Object modeling scripts:
* Start *

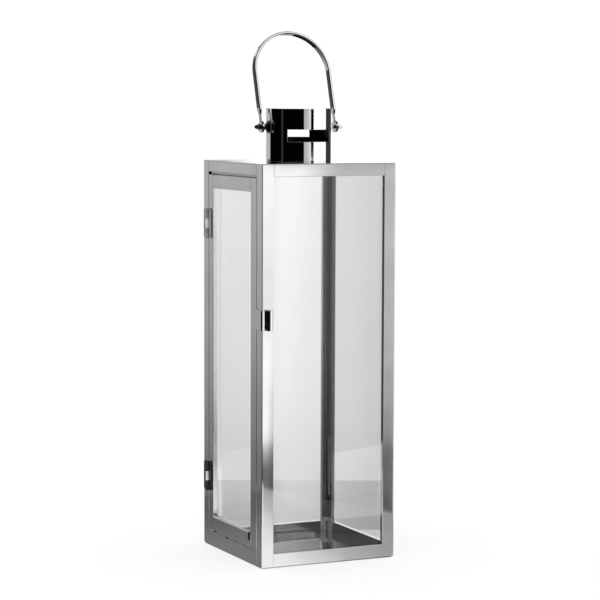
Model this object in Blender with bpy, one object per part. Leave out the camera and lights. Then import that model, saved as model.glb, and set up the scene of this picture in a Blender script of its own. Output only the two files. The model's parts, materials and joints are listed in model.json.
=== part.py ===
"""Tall square candle lantern in polished steel and glass.

Four folded-sheet corner posts and eight rails make the body. Three sides hold fixed panes, and the -X side
holds a framed glass door on two butt hinges with a spring strap that clips round the front corner post.
A vent chimney stands on the top plate, and a flat bar handle swings on two screws through its wall.

Metres, +Z up. The origin is the middle of the base plate's underside. The front faces -Y, the door -X.
"""

import math

import bmesh
import bpy
from mathutils import Matrix, Vector

mm = 0.001
GAP = 0.3 * mm  # left between pieces that touch
EDGE = 0.25 * mm  # bevel on glass and small pressed parts

# Body
BODY_W = 160 * mm  # across the frame, in X and in Y
BODY_H = 435 * mm  # frame with its top plate
PLINTH = 1.5 * mm  # how far the base plate stands out under the frame
SHEET = 1.0 * mm
FACE_W = 14 * mm  # seen width of posts and rails
HEM = 5 * mm  # depth of the folded return at a window's edge
BEND_R = 1.0 * mm
CORNER_R = 1.5 * mm
BASE_T = 2.0 * mm
TRAY_TOP = 4.8 * mm  # the level that a candle stands on
TOP_T = 1.2 * mm
SILL_H = 16 * mm
LINTEL_H = 12.5 * mm  # from the body's top to the lintel's lower edge
DOOR_STOP_H = 5 * mm  # the lintel's inner lip, which the closed door rests against

# Panes and the clips that hold them
PANE_T = 2.5 * mm
PANE_LAP = 5 * mm  # how far a pane reaches behind the frame
CLIP_T = 0.8 * mm
CLIP_H = 14.5 * mm
LOW_CLIP_H = 9 * mm  # in front and at the top, where the rails hide the clips
CLIP_ACROSS_X = 9 * mm
CLIP_ACROSS_Y = 13 * mm
CLIP_SLOT = 1.2 * mm
CLIP_BRIDGE = 3.5 * mm  # the metal that joins a corner clip's two leaves

# Door
DOOR_SIDE_GAP = 1.0 * mm
DOOR_TOP_GAP = 3.2 * mm
DOOR_BOTTOM_GAP = 1.5 * mm
DOOR_BAR_W = 15 * mm
HINGE_BAR_W = 11.5 * mm  # the stile on the hinge side is narrower
DOOR_CLIP_W = 4 * mm
DOOR_CLIP_Y = 46.5 * mm
DOOR_CLIP_LAP = 3.5 * mm
DOOR_CLIP_LONG_LAP = 10.5 * mm  # the lower clip on the latch side shows above the rail
DOOR_CLIP_FOOT = 2.8 * mm  # from the door's edge to the clip's foot

# Hinges and latch
HINGE_H = 32 * mm
HINGE_HEIGHTS = {"lower": 80 * mm, "upper": 366 * mm}
LEAF_T = 1.0 * mm
FRAME_LEAF_W = 12.5 * mm
DOOR_LEAF_W = 8.5 * mm
LEAF_EDGE = 0.15 * mm
LEAF_CLEAR = 0.1 * mm  # more room between a leaf and the other leaf's knuckles
INSET = 0.02 * mm  # keeps the tongues' faces off the leaf's own planes
KNUCKLE_R = 1.8 * mm
PIN_R = 0.9 * mm
PIN_HEAD_R = 1.5 * mm
PIN_HEAD_H = 0.7 * mm
LATCH_Z = 269.5 * mm
LATCH_H = 22 * mm
LATCH_T = 1.0 * mm
LATCH_CURL_R = 3.0 * mm  # to the middle of the sheet
LATCH_LAP = 3 * mm  # how far the strap reaches over the door's latch stile
STUD_R = 1.1 * mm
STUD_H = 0.8 * mm
STUD_Y = 14 * mm

# Chimney and handle
CHIMNEY_R = 36 * mm
CHIMNEY_H = 58.5 * mm
CHIMNEY_EDGE = 0.8 * mm
VENT_LOW = 21.8 * mm  # above the top plate
VENT_BACK_LOW = 26.3 * mm  # the back vent is less tall
VENT_HIGH = 35.3 * mm
VENT_HALF_ANGLE = math.radians(45)
PIVOT_RISE = 38 * mm  # handle screws above the top plate
HANDLE_HALF_W = 46.5 * mm  # to the outer face of the bar
HANDLE_LEG = 62.5 * mm  # from the screws to the start of the bow
HANDLE_LEAN = math.radians(16.5)
BAR_W = 8 * mm
BAR_T = 3 * mm
NECK_W = 4.5 * mm
NECK_T = 2.0 * mm
NECK_LOW = 12 * mm
NECK_HIGH = 21 * mm
EYE_R = 6.5 * mm
EYE_T = 2.6 * mm
EYE_EDGE = 0.4 * mm
SCREW_R = 1.5 * mm
SCREW_PROUD = 4 * mm  # past the handle's outer face, inside the cap nut
HEAD_R = 2.8 * mm
HEAD_H = 2.0 * mm
BOSS_R = 7 * mm
BOSS_TIP_R = 3.2 * mm
BOSS_EDGE = 1.3 * mm  # height of the boss's rim over the chimney wall
BOSS_H = 3.8 * mm
NUT_R = 3.2 * mm
CAP_NUT_FLAT = 2.4 * mm  # height of the cap nut's straight part
CAP_NUT_H = 6.6 * mm
DOME_R = 2.9 * mm

# Levels and planes that follow from the above
HALF = BODY_W / 2
BODY_TOP = PLINTH + BODY_H
FRAME_TOP = BODY_TOP - TOP_T - GAP
WINDOW_HALF = HALF - FACE_W
WINDOW_HIGH = BODY_TOP - FACE_W
FLOOR = BASE_T + GAP
PANE_OUT = HALF - HEM - GAP
PANE_IN = PANE_OUT - PANE_T
DOOR_HALF = WINDOW_HALF - DOOR_SIDE_GAP
DOOR_LOW = PLINTH + SILL_H + DOOR_BOTTOM_GAP
DOOR_HIGH = BODY_TOP - LINTEL_H - DOOR_TOP_GAP
DOOR_EYE_NEAR = DOOR_HALF - DOOR_BAR_W  # the door's window reaches from -DOOR_EYE_NEAR to DOOR_EYE_FAR in Y
DOOR_EYE_FAR = DOOR_HALF - HINGE_BAR_W
HINGE_X = -HALF - GAP - KNUCKLE_R
HINGE_Y = WINDOW_HALF - DOOR_SIDE_GAP / 2
PIVOT_Z = BODY_TOP + PIVOT_RISE

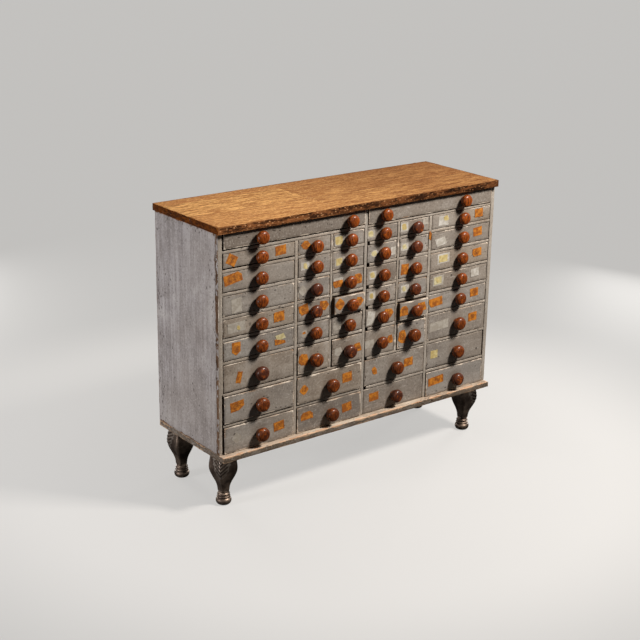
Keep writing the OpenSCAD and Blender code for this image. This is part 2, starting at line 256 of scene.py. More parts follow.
def makePrintGroup():  # plain dashes in rows, for the faded print on a paper label
    inputs = [("Vector", "Vector", None), ("Tone", "Float", 0.0)]
    group, given, result = startGroup("labelPrint", inputs, ["Ink", "Frame"])
    parts = addNode(group, "SeparateXYZ", {0: given["Vector"]}).outputs
    fromMiddle = [calc(group, "ABSOLUTE", calc(group, "SUBTRACT", part, 0.5)) for part in parts[:2]]
    row = times(group, parts[1], 13.0)
    inRow = calc(group, "ABSOLUTE", calc(group, "SUBTRACT", calc(group, "FRACT", row), 0.5))
    line = spread(group, inRow, 0.24, 0.36, 1.0, 0.0)
    steps = {0: times(group, parts[0], 8.0), 1: calc(group, "FLOOR", row), 2: given["Tone"]}
    dashes = noiseOf(group, addNode(group, "CombineXYZ", steps).outputs[0], 1.6, 1.0)
    inside = times(group, *(spread(group, part, 0.22, 0.30, 1.0, 0.0) for part in fromMiddle))
    ink = times(group, line, spread(group, dashes, 0.36, 0.46))
    group.links.new(times(group, ink, inside), result["Ink"])
    near = calc(group, "ABSOLUTE", calc(group, "SUBTRACT", calc(group, "MAXIMUM", *fromMiddle), 0.42))
    group.links.new(spread(group, near, 0.012, 0.028, 1.0, 0.0), result["Frame"])
    return group


woodGrain = makeGrainGroup()
edgeWear = makeWearGroup()
oldPaint = makePatinaGroup()
labelPrint = makePrintGroup()


def startMaterial(name):
    material = bpy.data.materials.new(name)
    material.use_nodes = True
    tree = material.node_tree
    return material, tree, tree.nodes["Principled BSDF"].inputs


def setBump(tree, sockets, height, strength, distance):
    bump = addNode(tree, "Bump", {"Height": height, "Strength": strength, "Distance": distance})
    tree.links.new(bump.outputs[0], sockets["Normal"])


def paintedWood(name, look):
    material, tree, shader = startMaterial(name)
    place, tone = ownPlace(tree)
    along = stretched(tree, place, look["along"])
    old = useGroup(tree, oldPaint, Vector=place, Along=along, Squeeze=look["squeeze"], Chips=look["chips"])
    worn = useGroup(tree, edgeWear, Vector=place, Width=look["wear"])
    wood = useGroup(tree, woodGrain, Vector=along, Scale=1.6)
    colour = blend(tree, spread(tree, old["Streaks"], 0.30, 0.70), look["dark"], look["light"])
    wide = noiseOf(tree, place, 2.3, 3.0, 0.5)
    colour = tint(tree, colour, spread(tree, wide, 0.36, 0.64), look["patch"], look["warm"])
    colour = tint(tree, colour, spread(tree, old["Blotches"], 0.46, 0.70), look["blotch"], look["stain"])
    colour = tint(tree, colour, spread(tree, old["Blotches"], 0.48, 0.30), look["bloom"], look["chalk"])
    colour = tint(tree, colour, spread(tree, tone, 0.0, 1.0), look["vary"], look["other"])
    # each front is darkened by its own amount, towards the stain colour
    colour = blend(tree, attributeOf(tree, "soot"), colour, look["stain"])
    colour = tint(tree, colour, spread(tree, old["Specks"], 0.54, 0.68), look["speck"], look["grime"])
    colour = tint(tree, colour, spread(tree, old["Specks"], 0.46, 0.32), look["speck"], look["chalk"])
    colour = tint(tree, colour, old["Scuffs"], look["scuff"], look["chalk"])
    colour = tint(tree, colour, worn["Rim"], look["rim"], look["stain"])
    if look["smudge"] > 0:
        off = addNode(tree, "Attribute", attribute_name="fromKnob").outputs["Vector"]
        away = addNode(tree, "VectorMath", {0: off}, operation="LENGTH").outputs["Value"]
        away = calc(tree, "ADD", away, times(tree, calc(tree, "SUBTRACT", old["Blotches"], 0.5), 0.05))
        colour = blend(tree, spread(tree, away, 0.016, 0.046, look["smudge"], 0.0), colour, look["stain"])
    colour = tint(tree, colour, old["Dents"], look["dents"], look["grime"])
    bare = blend(tree, spread(tree, wood["Fibre"], 0.36, 0.56), look["bareDark"], look["bare"])
    colour = blend(tree, worn["Bare"], colour, bare)
    colour = tint(tree, colour, old["Flecks"], look["fleck"], look["grime"])
    tree.links.new(colour, shader["Base Color"])
    shader["Specular IOR Level"].default_value = look["specular"]
    rough = calc(tree, "ADD", look["rough"], times(tree, old["Blotches"], 0.12))
    tree.links.new(calc(tree, "ADD", rough, times(tree, worn["Bare"], 0.15)), shader["Roughness"])
    height = times(tree, old["Streaks"], 0.4)
    raised = (
        (wood["Fibre"], 0.25), (old["Specks"], 0.25), (old["Dents"], -0.9), (old["Flecks"], -0.6),
        (worn["Bare"], -0.5),
    )
    for part, amount in raised:
        height = calc(tree, "ADD", height, times(tree, part, amount))
    setBump(tree, shader, height, 0.55, 0.0009)
    return material


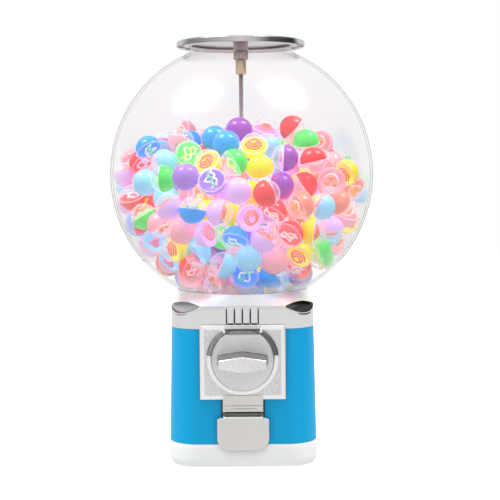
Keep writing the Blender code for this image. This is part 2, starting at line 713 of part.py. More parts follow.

* End *

Stopping at the line containing "steel and glass.", please repeat exactly every line from the very start of the entries, that line included, and nothing more.

Solution:
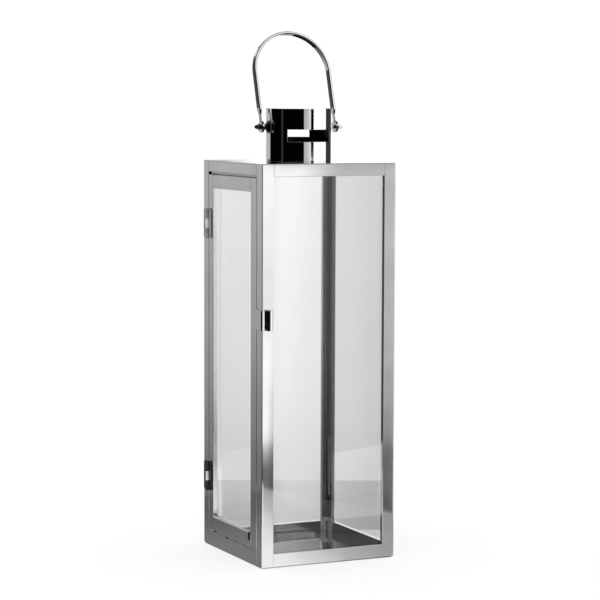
Model this object in Blender with bpy, one object per part. Leave out the camera and lights. Then import that model, saved as model.glb, and set up the scene of this picture in a Blender script of its own. Output only the two files. The model's parts, materials and joints are listed in model.json.
=== part.py ===
"""Tall square candle lantern in polished steel and glass.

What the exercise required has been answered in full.